Host Header injection
In servers that host many websites or web applications, the host header becomes necessary to determine which of the resident websites or web applications –each of them known as a virtual host– should process an incoming request. The value of the header tells the server to which of the virtual hosts to dispatch a request. When the server receives an invalid host header, it usually passes it to the first virtual host in the list. This constitutes a vulnerability that attackers can use to send arbitrary host headers to the first virtual host in a server.
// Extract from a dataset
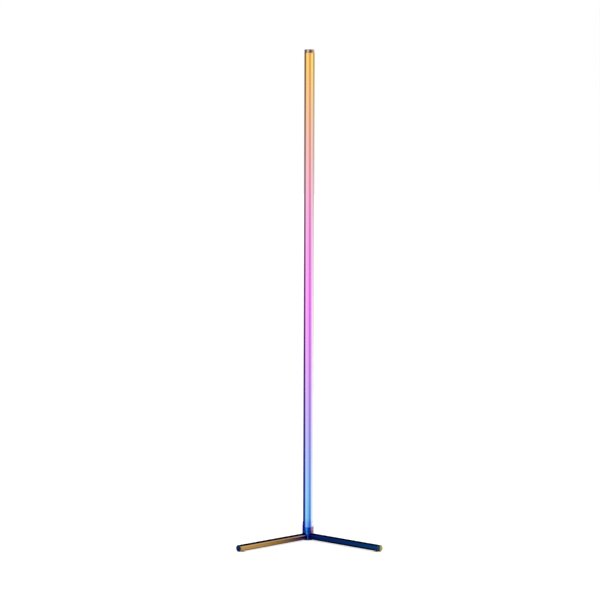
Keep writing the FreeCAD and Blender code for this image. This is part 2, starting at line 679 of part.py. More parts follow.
def make_top_cap():
    """Round cap on the upper profile, with a plug inside it."""
    rim = turned("cap_rim", (
        ("0", CAP_BOTTOM),
        ("Sizes.pole_radius", CAP_BOTTOM),
        ("Sizes.pole_radius", "Sizes.total_height - Sizes.cap_round"),
        ("Sizes.pole_radius - Sizes.cap_round", "Sizes.total_height"),
        ("0", "Sizes.total_height"),
    ), arcs=(2,))
    plug = profile_plug("cap_plug", "%s - Sizes.plug_length" % CAP_BOTTOM, "Sizes.plug_length")
    tap = radial_hole("cap_tap", "Sizes.grub_radius + Sizes.fit_gap", BACK,
                      "%s - Sizes.cap_screw_drop" % CAP_BOTTOM)
    return cut("top_cap", fuse("cap_body", rim, plug), tap)


def make_cap_screw():
    """Grub screw that holds the top cap."""
    return grub_screw("cap_screw", BACK, "%s - Sizes.cap_screw_drop" % CAP_BOTTOM,
                      "Sizes.pole_radius")


# ---------------------------------------------------------------- lamp strip

def make_lamp_strips():
    """The lower and the upper flexible strip, stuck to the front of the web."""
    strips = {}
    length = "%s - 1.5 * Sizes.strip_margin" % SECTION_LENGTH
    for place, bottom in (("lower", "%s + Sizes.strip_margin" % SEAT_HEIGHT),
                          ("upper", "%s + Sizes.strip_margin / 2" % JOINT_HEIGHT)):
        name = "lamp_strip_" + place
        strips[name] = middle_block(name, "Sizes.strip_width / 2", "-%s" % STRIP_FRONT, bottom,
                                    "Sizes.strip_thickness", length)
    return strips


def make_strip_chips():
    """Light-emitting chips of each strip, evenly spaced up and down from the joint."""
    rows = {}
    pitch = size("Sizes.chip_pitch")
    room = size("%s - Sizes.strip_margin - (Sizes.chip_size + Sizes.chip_pitch) / 2" % SECTION_LENGTH)
    count = int(room // pitch) + 1
    for place, sign in (("lower", "-"), ("upper", "+")):
        chips = []
        for number in range(count):
            bottom = "%s %s (%d + 0.5) * Sizes.chip_pitch - Sizes.chip_size / 2" % (
                JOINT_HEIGHT, sign, number)
            chips.append(middle_block("chip_%s_%d" % (place, number), "Sizes.chip_size / 2",
                                      "-%s" % CHIP_FRONT, bottom, "Sizes.chip_height",
                                      "Sizes.chip_size"))
        rows["strip_chips_" + place] = group("strip_chips_" + place, chips)
    return rows


def make_strip_link():
    """Plug-and-socket link that carries power and data across the joint."""
    return middle_block("strip_link", "Sizes.link_width / 2", "-%s" % CHIP_FRONT,
                        "%s - Sizes.link_length / 2" % JOINT_HEIGHT, "Sizes.chip_height",
                        "Sizes.link_length")


# ---------------------------------------------------------------- power jack, board and wires

def make_power_jack():
    """Round jack through the back of the pole, its flange hollowed to the pole's surface."""
    barrel = cylinder("jack_barrel", "Sizes.jack_radius", "%s - %s" % (JACK_FACE, JACK_BACK),
                      z=JACK_BACK)
    disc = cylinder("jack_disc", "Sizes.jack_flange", JACK_FACE)
    pole = lying("jack_pole", "Sizes.pole_radius", "4 * Sizes.jack_flange", "-2 * Sizes.jack_flange")
    mouth = cylinder("jack_mouth", "Sizes.jack_bore", "2 * Sizes.jack_depth",
                     z="%s - Sizes.jack_depth" % JACK_FACE)
    seat = cylinder("jack_pin_seat", "Sizes.jack_pin + Sizes.fit_gap", "Sizes.jack_depth",
                    z="%s - Sizes.jack_depth - Sizes.jack_floor / 2" % JACK_FACE)
    body = fuse("jack_body", barrel, cut("jack_rim", disc, pole))
    return radial(cut("power_jack", body, mouth, seat), BACK, JACK_HEIGHT)


def make_jack_pin():
    """Centre contact of the jack, with a rounded tip."""
    foot = "(%s - Sizes.jack_depth - Sizes.jack_floor / 2)" % JACK_FACE
    tip = "(%s - Sizes.jack_pin_back)" % JACK_FACE
    pin = turned("jack_pin", (
        ("0", foot),
        ("Sizes.jack_pin", foot),
        ("Sizes.jack_pin", tip + " - Sizes.jack_pin / 2"),
        ("Sizes.jack_pin / 2", tip),
        ("0", tip),
    ), arcs=(2,))
    return radial(pin, BACK, JACK_HEIGHT)


def make_jack_nut():
    """Hexagonal nut on the jack's barrel, inside the pole."""
    blank = prism("jack_nut_blank", "Sizes.nut_radius", "Sizes.nut_thickness",
                  z="%s - Sizes.nut_thickness" % NUT_OUTSIDE)
    hole = cylinder("jack_nut_hole", "Sizes.jack_radius + Sizes.fit_gap", "2 * %s" % NUT_OUTSIDE)
    return radial(cut("jack_nut", blank, hole), BACK, JACK_HEIGHT)


def lead_window(name):
    """Tool for the window that the strip leads pass through."""
    room = "(Sizes.wire_radius + Sizes.lead_window)"
    return middle_block(name, "Sizes.wire_pitch + %s" % room, "-2 * %s" % WEB_FRONT,
                        "%s + Sizes.lead_inset - %s" % (BOARD_BOTTOM, room),
                        "2 * %s" % WEB_FRONT, "2 * %s" % room)


def make_controller_board():
    """Board that drives the colours, behind the web."""
    return middle_block("controller_board", "Sizes.board_width / 2", "Sizes.board_front",
                        BOARD_BOTTOM, "Sizes.board_thickness", "Sizes.board_length")


def make_board_carrier():
    """Channel between the web and the board, open for the strip leads."""
    blank = middle_block("carrier_blank", "Sizes.board_width / 2", "-%s" % WEB_BACK,
                         BOARD_BOTTOM, "%s + Sizes.board_front" % WEB_BACK,
                         "Sizes.board_length")
    room = middle_block("carrier_room", "Sizes.board_width / 2 - Sizes.rail_width",
                        "-%s + Sizes.rail_width" % WEB_BACK, BOARD_BOTTOM,
                        "2 * %s" % WEB_FRONT, "Sizes.board_length")
    return cut("board_carrier", blank, room, lead_window("carrier_window"))


def make_board_parts():
    """Processor, regulator and coil on the front of the board."""
    parts = []
    for name, depth in (("regulator", "Sizes.part_depth"), ("processor", "Sizes.part_depth"),
                        ("coil", "Sizes.coil_depth")):
        bottom = "%s + Sizes.%s_place - Sizes.part_side / 2" % (BOARD_BOTTOM, name)
        parts.append(middle_block("board_" + name, "Sizes.part_side / 2",
                                  "Sizes.board_front - " + depth, bottom, depth, "Sizes.part_side"))
    return group("board_parts", parts)


def make_tact_switch():
    """Tact switch on the back of the board, with a hole for its plunger."""
    blank = middle_block("tact_switch_blank", "Sizes.switch_side / 2", BOARD_BACK,
                         "%s - Sizes.switch_side / 2" % BUTTON_HEIGHT, "Sizes.switch_depth",
                         "Sizes.switch_side")
    hole = radial_rod("tact_switch_hole", "Sizes.plunger_radius + Sizes.loose_gap",
                      "%s - Sizes.plunger_sink - Sizes.plunger_travel" % SWITCH_TOP,
                      "%s + Sizes.plunger_travel" % SWITCH_TOP, BACK, BUTTON_HEIGHT)
    return cut("tact_switch", blank, hole)


def make_power_wires():
    """Two wires from the back of the jack up to the front of the board."""
    bend = "(2 * Sizes.wire_radius)"
    back = "(Sizes.rail_width + Sizes.wire_room - %s)" % WEB_BACK
    top = "(%s + Sizes.lead_inset / 2)" % BOARD_BOTTOM
    wires = []
    for side, sign in SIDES:
        body = doc.addObject("PartDesign::Body", "power_wire_" + side)
        route = outline(body, (
            (JACK_BACK, JACK_HEIGHT),
            (back + " + " + bend, JACK_HEIGHT),
            (back, "%s + " % JACK_HEIGHT + bend),
            (back, top + " - " + bend),
            (back + " + " + bend, top),
            ("Sizes.board_front", top),
        ), arcs=(1, 3), plane="YZ_Plane", closed=False)
        section = body.newObject("Sketcher::SketchObject", body.Name + "_section")
        section.AttachmentSupport = [(origin_plane(body, "XZ_Plane"), "")]
        section.MapMode = "FlatFace"
        section.setExpression("AttachmentOffset.Base.y", JACK_HEIGHT)
        section.setExpression("AttachmentOffset.Base.z", "-%s" % JACK_BACK)
        circle = section.addGeometry(
            Part.Circle(FreeCAD.Vector(), FreeCAD.Vector(0, 0, 1), size("Sizes.wire_radius")), False)
        section.addConstraint(Sketcher.Constraint("Coincident", circle, 3, -1, 1))
        radius = section.addConstraint(
            Sketcher.Constraint("Radius", circle, size("Sizes.wire_radius")))
        section.setExpression("Constraints[%d]" % radius, "Sizes.wire_radius")
        pipe = body.newObject("PartDesign::AdditivePipe", body.Name + "_pipe")
        pipe.Profile = section
        pipe.Spine = route
        wires.append(move(body, x="%d * Sizes.wire_pitch / 2" % sign))
    return group("power_wires", wires)


def make_strip_leads():
    """Three leads from the board's front through the web to the back of the lamp strip."""
    leads = []
    for name, place in (("power", -1), ("data", 0), ("ground", 1)):
        lead = cylinder("strip_lead_" + name, "Sizes.wire_radius",
                        "Sizes.board_front + %s" % WEB_FRONT)
        lead.Placement = FreeCAD.Placement(
            FreeCAD.Vector(), FreeCAD.Rotation(FreeCAD.Vector(1, 0, 0), 90))
        leads.append(move(lead, x="%d * Sizes.wire_pitch" % place, y="Sizes.board_front",
                          z="%s + Sizes.lead_inset" % BOARD_BOTTOM))
    return group("strip_leads", leads)


# ---------------------------------------------------------------- mode button

def make_mode_button():
    """Round button through the back of the pole, kept in by its flange."""
    face = "(Sizes.pole_radius + Sizes.button_proud)"
    button = turned("mode_button", (
        ("0", BUTTON_STEM_END),
        ("Sizes.button_stem", BUTTON_STEM_END),
        ("Sizes.button_stem", FLANGE_INSIDE),
        ("Sizes.button_flange", FLANGE_INSIDE),
        ("Sizes.button_flange", FLANGE_OUTSIDE),
        ("Sizes.button_radius", FLANGE_OUTSIDE),
        ("Sizes.button_radius", face + " - Sizes.button_round"),
        ("Sizes.button_radius - Sizes.button_round", face),
        ("0", face),
    ), arcs=(6,))
    return radial(button, BACK, BUTTON_HEIGHT)


def make_switch_plunger():
    """Plunger of the tact switch, which travels with the button."""
    return radial_rod("switch_plunger", "Sizes.plunger_radius",
                      "%s - Sizes.plunger_sink" % SWITCH_TOP, BUTTON_STEM_END, BACK,
                      BUTTON_HEIGHT)


# ---------------------------------------------------------------- the whole lamp

def make_lamp():
    """Every sub-part under its node's name."""
    nodes = {
        "base_hub": make_base_hub(),
        "hub_pad": make_hub_pad(),
        "thrust_washer": make_thrust_washer(),
        "swivel_ring": make_swivel_ring(),
        "leg_studs": make_leg_studs(),
        "pole_collar": make_pole_collar(),
        "swivel_bolt": make_swivel_bolt(),
        "collar_screws": make_collar_screws(),
        "profile_lower": make_profile_lower(),
        "profile_upper": make_profile_upper(),
        "diffuser_lower": make_diffuser("diffuser_lower", SEAT_HEIGHT),
        "diffuser_upper": make_diffuser("diffuser_upper", JOINT_HEIGHT),
        "pole_joiner": make_pole_joiner(),
        "joiner_screws": make_joiner_screws(),
        "top_cap": make_top_cap(),
        "cap_screw": make_cap_screw(),
        "strip_link": make_strip_link(),
        "power_jack": make_power_jack(),
        "jack_pin": make_jack_pin(),
        "jack_nut": make_jack_nut(),
        "controller_board": make_controller_board(),
        "board_carrier": make_board_carrier(),
        "board_parts": make_board_parts(),
        "tact_switch": make_tact_switch(),
        "power_wires": make_power_wires(),
        "strip_leads": make_strip_leads(),
        "mode_button": make_mode_button(),
        "switch_plunger": make_switch_plunger(),
    }
    nodes.update(make_lamp_strips())
    nodes.update(make_strip_chips())
    for side, sign in SIDES:
        nodes.update(make_leg(side, sign))
        nodes["leg_foot_" + side] = make_leg_foot(side, sign)
    return nodes


def check(nodes):
    """Stop if any object failed or any sub-part has no valid solid."""
    for item in doc.Objects:
        if "Invalid" in item.State or "Error" in item.State:
            raise RuntimeError("%s failed: %s" % (item.Name, item.State))
    for name, item in nodes.items():
        shape = item.Shape
        if shape.isNull() or not shape.isValid() or not shape.Solids:
            raise RuntimeError("%s has no valid solid" % name)


lamp = make_lamp()
for label, node in lamp.items():
    node.Label = label
doc.recompute()
check(lamp)
os.makedirs("parts", exist_ok=True)
for label, node in lamp.items():
    node.Shape.exportStep("parts/%s.step" % label)
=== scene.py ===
"""Corner floor lamp: the shown surfaces, their finishes, the studio and the camera.

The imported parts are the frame. Everything is in metres: the origin is on the pole's axis at the
floor, +Z is up, the light faces -Y and +X is to its right.
"""

import math

import bmesh
import bpy
import numpy as np
from bpy.props import FloatProperty, FloatVectorProperty, IntProperty, PointerProperty
from mathutils import Matrix, Vector


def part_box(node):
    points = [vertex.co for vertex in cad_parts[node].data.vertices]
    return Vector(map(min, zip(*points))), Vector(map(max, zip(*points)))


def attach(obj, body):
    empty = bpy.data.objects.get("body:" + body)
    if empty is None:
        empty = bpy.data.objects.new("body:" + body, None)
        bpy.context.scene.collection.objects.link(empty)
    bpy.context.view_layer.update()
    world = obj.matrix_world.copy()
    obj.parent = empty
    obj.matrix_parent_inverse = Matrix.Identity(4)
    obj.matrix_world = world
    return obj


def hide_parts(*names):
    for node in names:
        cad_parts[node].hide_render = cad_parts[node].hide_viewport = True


bl_info = {
    "name": "Corner floor lamp",
    "version": (1, 0, 0),
    "blender": (4, 5, 0),
    "location": "3D View > Sidebar > Lamp",
    "description": "Surfaces, finishes, studio and camera of a corner floor lamp",
    "category": "Object",
}

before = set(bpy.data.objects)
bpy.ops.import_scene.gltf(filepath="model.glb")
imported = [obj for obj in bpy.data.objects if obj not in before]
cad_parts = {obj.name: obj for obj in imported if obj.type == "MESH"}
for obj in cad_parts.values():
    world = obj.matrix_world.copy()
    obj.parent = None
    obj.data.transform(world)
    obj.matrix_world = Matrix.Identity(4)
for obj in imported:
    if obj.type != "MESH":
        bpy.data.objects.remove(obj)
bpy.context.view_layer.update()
IMAGE_WIDTH = 600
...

Manipulation of the host header is commonly related to PHP applications, although it can also be done with other web development technologies. Host header attacks work as enablers for other types of attacks, such as web-cache poisoning. Its consequences could include the execution of sensitive operations by the attackers, for example, password resets.
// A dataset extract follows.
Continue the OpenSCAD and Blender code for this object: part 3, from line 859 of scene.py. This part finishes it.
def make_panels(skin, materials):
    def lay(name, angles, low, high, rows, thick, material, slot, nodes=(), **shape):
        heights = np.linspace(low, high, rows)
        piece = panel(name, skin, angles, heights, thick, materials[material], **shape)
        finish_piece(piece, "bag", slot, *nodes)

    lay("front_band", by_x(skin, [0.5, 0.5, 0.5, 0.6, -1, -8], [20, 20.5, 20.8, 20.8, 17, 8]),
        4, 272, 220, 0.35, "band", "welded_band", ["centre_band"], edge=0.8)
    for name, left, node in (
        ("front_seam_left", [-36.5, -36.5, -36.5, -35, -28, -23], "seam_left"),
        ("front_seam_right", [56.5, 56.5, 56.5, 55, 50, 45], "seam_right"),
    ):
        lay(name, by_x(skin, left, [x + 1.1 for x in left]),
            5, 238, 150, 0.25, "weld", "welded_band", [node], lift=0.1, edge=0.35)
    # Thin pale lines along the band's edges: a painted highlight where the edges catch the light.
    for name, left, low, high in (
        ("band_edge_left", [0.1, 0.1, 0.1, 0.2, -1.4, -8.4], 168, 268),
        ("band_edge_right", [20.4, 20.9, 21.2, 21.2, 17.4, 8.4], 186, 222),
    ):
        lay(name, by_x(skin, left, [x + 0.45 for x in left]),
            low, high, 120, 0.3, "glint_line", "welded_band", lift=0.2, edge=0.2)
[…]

LDAP is a protocol designed to facilitate the search of resources (devices, files, other users) in a network. It is very useful for intranets, and when used as part of a single sign-on system, it can be used to store usernames and passwords. LDAP queries involve the use of special control characters that affect its control. Attackers can potentially change the intended behavior of an LDAP query if they can insert control characters in it.
Again, the root problem that allows for LDAP injection attacks is improperly validated user input. If the text a user sends to an application is used as part of an LDAP query without sanitizing it, the query could end up retrieving a list of all users and showing it to an attacker, just by using an asterisk (*) in the right place inside an input string.
Preventing injection attacks
As we saw in this article, all injection attacks are directed towards servers and applications with open access to any internet user. The responsibility to prevent these attacks is distributed among application developers and server administrators.
Application developers need to know the risks involved in the incorrect validation of user input and learn best practices to sanitize user input with risk prevention purposes. Server administrators need to audit their systems periodically to detect vulnerabilities and correct them as soon as possible. There are many options to perform these audits, either on-demand or automatically.